Aim ▸ Using the material below, print the line that contains "middle = (min(p.x", the line that contains "record = json.load(file)", and every line in between, exactly and nothing else.

Supplied records ▸

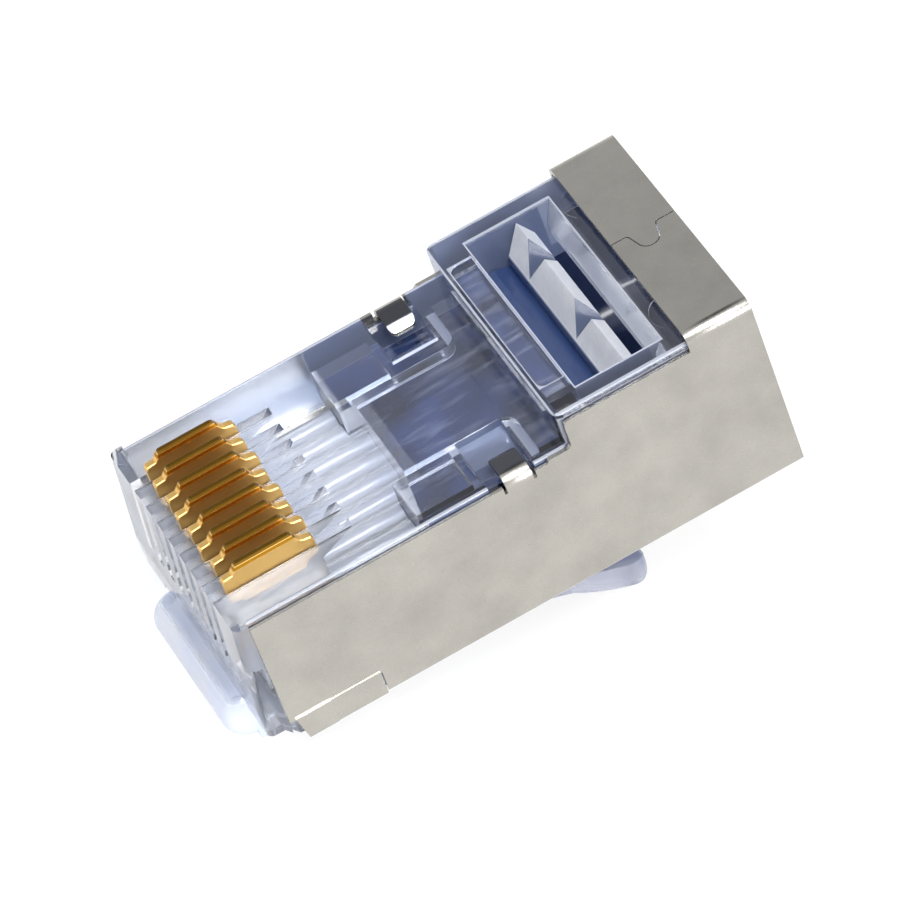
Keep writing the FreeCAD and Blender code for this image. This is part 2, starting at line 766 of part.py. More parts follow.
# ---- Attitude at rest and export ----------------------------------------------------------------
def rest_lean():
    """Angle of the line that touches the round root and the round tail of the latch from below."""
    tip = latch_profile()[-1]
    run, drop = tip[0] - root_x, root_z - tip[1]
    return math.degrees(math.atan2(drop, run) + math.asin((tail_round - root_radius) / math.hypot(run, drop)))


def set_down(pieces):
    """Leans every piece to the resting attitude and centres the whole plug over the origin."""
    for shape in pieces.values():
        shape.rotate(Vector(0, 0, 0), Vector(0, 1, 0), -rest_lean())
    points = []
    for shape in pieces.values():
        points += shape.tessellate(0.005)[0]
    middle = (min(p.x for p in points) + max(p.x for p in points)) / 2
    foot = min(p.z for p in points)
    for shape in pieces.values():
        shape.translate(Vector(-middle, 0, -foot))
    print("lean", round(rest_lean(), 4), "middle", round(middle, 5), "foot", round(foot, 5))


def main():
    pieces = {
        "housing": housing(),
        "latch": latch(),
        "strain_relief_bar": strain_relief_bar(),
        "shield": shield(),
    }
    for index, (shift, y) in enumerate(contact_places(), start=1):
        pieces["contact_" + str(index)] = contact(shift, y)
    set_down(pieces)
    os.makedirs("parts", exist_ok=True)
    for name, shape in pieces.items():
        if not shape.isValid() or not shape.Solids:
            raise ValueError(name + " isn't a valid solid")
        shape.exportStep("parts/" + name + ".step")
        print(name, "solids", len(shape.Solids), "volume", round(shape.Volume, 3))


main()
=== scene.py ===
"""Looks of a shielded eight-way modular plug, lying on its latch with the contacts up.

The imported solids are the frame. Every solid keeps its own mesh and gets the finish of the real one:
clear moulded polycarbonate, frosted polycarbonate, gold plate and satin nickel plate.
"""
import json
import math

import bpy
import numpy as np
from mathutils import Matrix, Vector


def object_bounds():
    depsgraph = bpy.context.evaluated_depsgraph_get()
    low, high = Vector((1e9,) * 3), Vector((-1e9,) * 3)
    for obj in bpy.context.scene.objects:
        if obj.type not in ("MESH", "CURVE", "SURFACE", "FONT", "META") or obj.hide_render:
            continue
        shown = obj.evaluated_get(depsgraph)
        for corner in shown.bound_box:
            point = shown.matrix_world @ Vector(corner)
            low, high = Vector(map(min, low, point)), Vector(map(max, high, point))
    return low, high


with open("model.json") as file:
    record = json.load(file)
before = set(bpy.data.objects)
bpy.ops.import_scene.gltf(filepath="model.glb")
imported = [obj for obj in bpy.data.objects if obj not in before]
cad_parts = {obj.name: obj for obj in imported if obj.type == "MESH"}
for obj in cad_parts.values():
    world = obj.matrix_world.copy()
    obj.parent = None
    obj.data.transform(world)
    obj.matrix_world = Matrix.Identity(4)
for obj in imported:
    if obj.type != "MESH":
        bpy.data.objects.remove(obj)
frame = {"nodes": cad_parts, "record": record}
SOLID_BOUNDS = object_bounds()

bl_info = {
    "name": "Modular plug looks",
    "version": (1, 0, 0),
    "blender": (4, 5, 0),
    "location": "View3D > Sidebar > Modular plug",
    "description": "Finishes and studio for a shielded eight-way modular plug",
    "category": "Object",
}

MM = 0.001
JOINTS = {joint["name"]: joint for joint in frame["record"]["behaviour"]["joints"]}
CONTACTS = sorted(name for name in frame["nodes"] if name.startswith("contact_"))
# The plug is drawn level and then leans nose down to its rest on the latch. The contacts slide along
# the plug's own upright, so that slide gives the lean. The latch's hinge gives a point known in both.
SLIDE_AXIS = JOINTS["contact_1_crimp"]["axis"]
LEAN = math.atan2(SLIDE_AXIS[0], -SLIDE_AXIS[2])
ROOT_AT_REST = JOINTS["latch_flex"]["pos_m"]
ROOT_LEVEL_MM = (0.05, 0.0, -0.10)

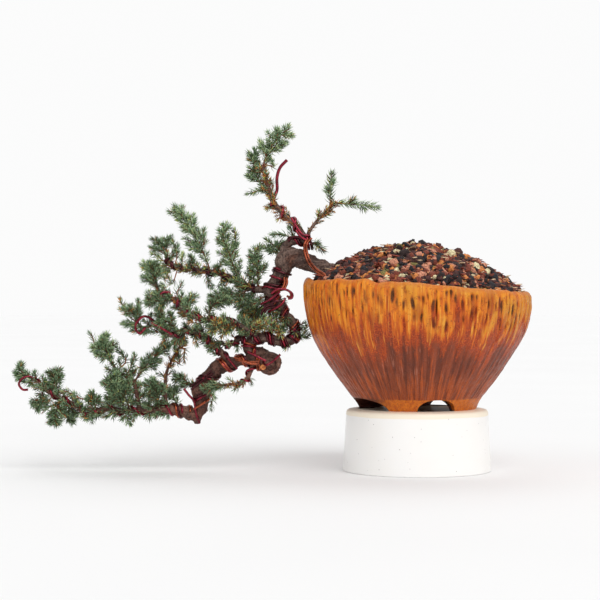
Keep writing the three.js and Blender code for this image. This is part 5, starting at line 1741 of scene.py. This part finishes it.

Answer to the exercise ▸
    middle = (min(p.x for p in points) + max(p.x for p in points)) / 2
    foot = min(p.z for p in points)
    for shape in pieces.values():
        shape.translate(Vector(-middle, 0, -foot))
    print("lean", round(rest_lean(), 4), "middle", round(middle, 5), "foot", round(foot, 5))


def main():
    pieces = {
        "housing": housing(),
        "latch": latch(),
        "strain_relief_bar": strain_relief_bar(),
        "shield": shield(),
    }
    for index, (shift, y) in enumerate(contact_places(), start=1):
        pieces["contact_" + str(index)] = contact(shift, y)
    set_down(pieces)
    os.makedirs("parts", exist_ok=True)
    for name, shape in pieces.items():
        if not shape.isValid() or not shape.Solids:
            raise ValueError(name + " isn't a valid solid")
        shape.exportStep("parts/" + name + ".step")
        print(name, "solids", len(shape.Solids), "volume", round(shape.Volume, 3))


main()
=== scene.py ===
"""Looks of a shielded eight-way modular plug, lying on its latch with the contacts up.

The imported solids are the frame. Every solid keeps its own mesh and gets the finish of the real one:
clear moulded polycarbonate, frosted polycarbonate, gold plate and satin nickel plate.
"""
import json
import math

import bpy
import numpy as np
from mathutils import Matrix, Vector


def object_bounds():
    depsgraph = bpy.context.evaluated_depsgraph_get()
    low, high = Vector((1e9,) * 3), Vector((-1e9,) * 3)
    for obj in bpy.context.scene.objects:
        if obj.type not in ("MESH", "CURVE", "SURFACE", "FONT", "META") or obj.hide_render:
            continue
        shown = obj.evaluated_get(depsgraph)
        for corner in shown.bound_box:
            point = shown.matrix_world @ Vector(corner)
            low, high = Vector(map(min, low, point)), Vector(map(max, high, point))
    return low, high


with open("model.json") as file:
    record = json.load(file)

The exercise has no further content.